The foreign trade surplus was higher than expected as the trade surplus with Germany rose and the gap with Russia decreased

Exports and imports at current prices In March 2011 rose by 17.9 percent and 17.4 percent, year-on-year, respectively, according to preliminary data from the Czech Statistical Office (ČSÚ).  Seasonally adjusted exports remained on the February 2011 level and imports rose by 0.2 percent, month-on-month. External trade turnover increased by 17.6 percent  to reach Kč 496.3 billion y/y, the highest monthly value since the establishment of the Czech Republic.

The year-on-year figures were ahead of analysts’ predictions. “The foreign trade balance surprised with a higher than expected surplus, amounting to Kč 21.5 billion in March and reaching the highest March level since 1993,” Komerční banka (KB) analyst Miroslav Frayer said in a market comment. “In a y/y comparison, it was Kč 4.2 billion higher. Figures sounded positive as well as in the national methodology when the ‘more correct’ statistics showed a four-times higher than expected active balance.”

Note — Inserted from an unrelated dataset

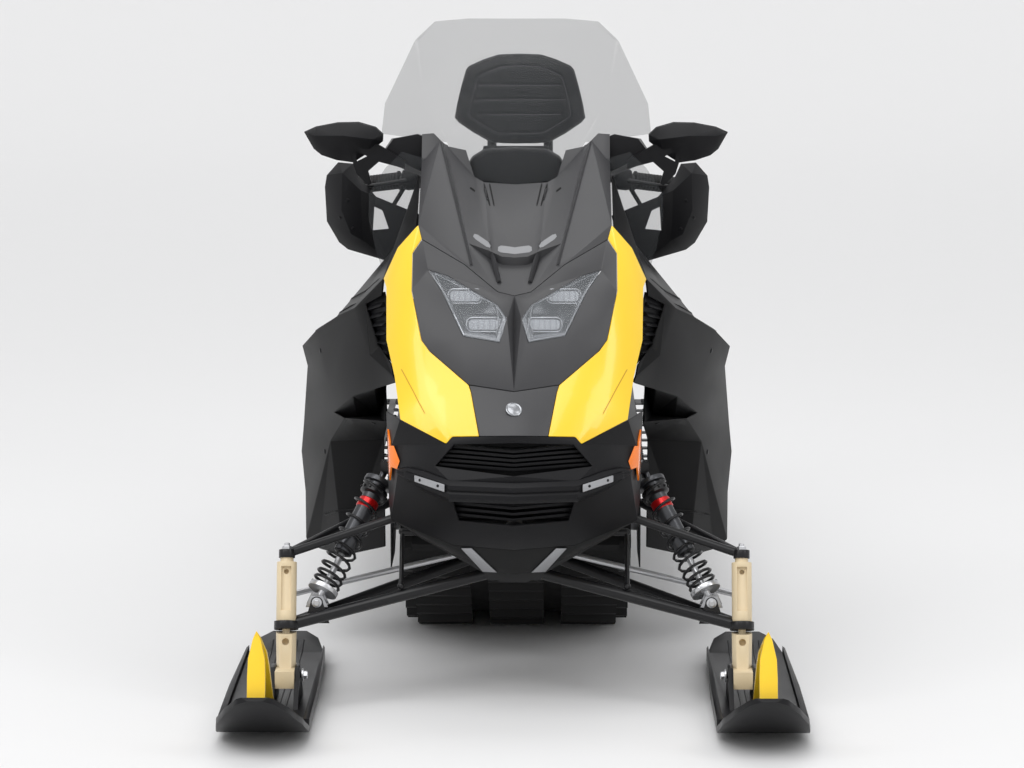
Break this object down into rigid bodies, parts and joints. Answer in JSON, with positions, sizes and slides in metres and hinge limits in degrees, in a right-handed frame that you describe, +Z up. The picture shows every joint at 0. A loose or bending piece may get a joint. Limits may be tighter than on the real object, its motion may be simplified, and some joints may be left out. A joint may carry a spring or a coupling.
{
  "type": "snowmobile",
  "caption": "Wide-track two-up touring snowmobile with steered skis, tall windshield, stepped seat, backrest, rack and hitch.",
  "frame": {"origin": "on the ground, at the middle of the length and width", "axes": "+X to the rider's left, +Y to the rear, +Z up"},
  "size_m": [1.204, 3.2, 1.416],
  "materials": {
    "alu_black": "satin",
    "cast_alloy": "satin",
    "black_plastic": "matte",
    "grey_plastic": "satin",
    "yellow_plastic": "gloss",
    "black_gloss": "satin",
    "lamp_lens": "gloss",
    "smoked_shield": "gloss",
    "lamp_bright": "gloss",
    "amber_lens": "gloss",
    "seat_vinyl": "satin",
    "black_steel": "satin",
    "flap_rubber": "matte",
    "tail_lens": "gloss",
    "track_rubber": "matte",
    "wheel_plastic": "satin",
    "bare_steel": "satin",
    "tan_cast": "satin",
    "ski_plastic": "satin"
  },
  "bodies": {
    "chassis": {"tunnel": "alu_black", "running_boards": "alu_black", "front_frame": "cast_alloy", "belly_pan": "black_plastic", "engine_block": "cast_alloy", "nose_cowl": "black_plastic", "grille": "black_plastic", "front_bumper": "black_plastic", "nose_panel": "grey_plastic", "lower_hood": "grey_plastic", "upper_cowl": "grey_plastic", "accent_panel_left": "yellow_plastic", "accent_panel_right": "yellow_plastic", "side_panel_left": "black_gloss", "side_panel_right": "black_gloss", "headlights": "lamp_lens", "headlight_units": "lamp_bright", "side_reflectors": "amber_lens", "side_vents": "black_plastic", "side_deflectors": "smoked_shield", "instrument_hood": "black_plastic", "windshield": "smoked_shield", "windshield_mounts": "black_plastic", "mirrors": "black_plastic", "console": "black_plastic", "seat": "seat_vinyl", "backrest": "seat_vinyl", "backrest_frame": "black_steel", "cargo_rack": "black_steel", "rear_bumper": "black_steel", "hitch": "black_steel", "snow_flap": "flap_rubber", "tail_light": "tail_lens", "track": "track_rubber", "slide_rails": "cast_alloy", "idler_wheels": "wheel_plastic", "drive_axle": "bare_steel", "skid_suspension": "black_steel", "lower_arms": "black_steel", "upper_arms": "black_steel", "front_shocks": "black_steel", "shock_rods": "bare_steel", "front_springs": "black_steel", "sway_bar": "black_steel"},
    "steering": {"handlebar": "black_steel", "handguards": "black_plastic"},
    "tie_rod_left": {"tie_rod_left": "bare_steel"},
    "tie_rod_right": {"tie_rod_right": "bare_steel"},
    "ski_left": {"spindle_left": "tan_cast", "ski_left": "ski_plastic", "ski_loop_left": "yellow_plastic"},
    "ski_right": {"spindle_right": "tan_cast", "ski_right": "ski_plastic", "ski_loop_right": "yellow_plastic"}
  },
  "joints": [
    {"name": "handlebar_turn", "type": "hinge", "parent": "chassis", "child": "steering", "pos_m": [0, -0.23, 0.992], "axis": [0, 0.7314, 0.682], "range_deg": [-30, 30]},
    {"name": "ski_steer_left", "type": "hinge", "parent": "chassis", "child": "ski_left", "pos_m": [0.477, -1.105, 0.182], "axis": [0, 0.2983, 0.9545], "range_deg": [-31, 31]},
    {"name": "tie_rod_swing_left", "type": "hinge", "parent": "ski_left", "child": "tie_rod_left", "pos_m": [0.477, -0.99143, 0.21017], "axis": [0, 0.2983, 0.9545], "range_deg": [-31, 31]},
    {"name": "ski_steer_right", "type": "hinge", "parent": "chassis", "child": "ski_right", "pos_m": [-0.477, -1.105, 0.182], "axis": [0, 0.2983, 0.9545], "range_deg": [-31, 31]},
    {"name": "tie_rod_swing_right", "type": "hinge", "parent": "ski_right", "child": "tie_rod_right", "pos_m": [-0.477, -0.99143, 0.21017], "axis": [0, 0.2983, 0.9545], "range_deg": [-31, 31]}
  ],
  "couplings": [
    {"joint": "ski_steer_left", "follows": "handlebar_turn", "ratio": 1},
    {"joint": "tie_rod_swing_left", "follows": "handlebar_turn", "ratio": -1},
    {"joint": "ski_steer_right", "follows": "handlebar_turn", "ratio": 1},
    {"joint": "tie_rod_swing_right", "follows": "handlebar_turn", "ratio": -1}
  ]
}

The largest y/y increases of surplus were posted in machinery and transport equipment, and miscellaneous manufactured articles; decreases of surplus were recorded in inedible crude materials excluding fuels, manufactured goods classified chiefly by material, and beverages and tobacco. The trade balance deficit deepened in mineral fuels, lubricants and related materials; and chemicals and related products. It shrank in food and live animals, according to the ČSÚ.

The trade balance with EU member states showed a surplus of Kč 63.7 billion, which was by Kč 13.5 billion higher, y/y. The trade gap with non-EU countries widened by Kč 9.3 billion to reach Kč 42.2 billion. The trade surplus rose with Germany, the Netherlands, France, the UK and Slovakia. The trade gap with Russia decreased, but the deficit widened in trade with China. ‘Fundamentally there is no reason for any extreme crown appreciation.’

“From the Czech currency’s point of view, the foreign trade data are positive, when in particular its high active balance came as a surprise. However, it still holds that the revision of balance of payments presented a less favorable view on the external balance of the Czech economy. Thus fundamentally there is no reason for any extreme crown appreciation,” KB’s Frayer said.

The Ministry of Industry and Trade was also upbeat about the results. “The record volume of foreign trade in March confirmed our expectations. The high [year-on-year] growth rates of exports and imports, backed by the continued recovery of global and domestic economies, are more interesting as they reflect the high comparison base of last year,” Deputy Minister of Industry and Trade Milan Hovorka said in an e-mail.

He ascribed much of the success in exports to the strength of the Czech Republic’s trading partner, Germany. Hovorka also was positive about trade outside of the EU. “Czech companies are continuing to expand on the eastern markets and the markets of other countries outside Europe,” he said.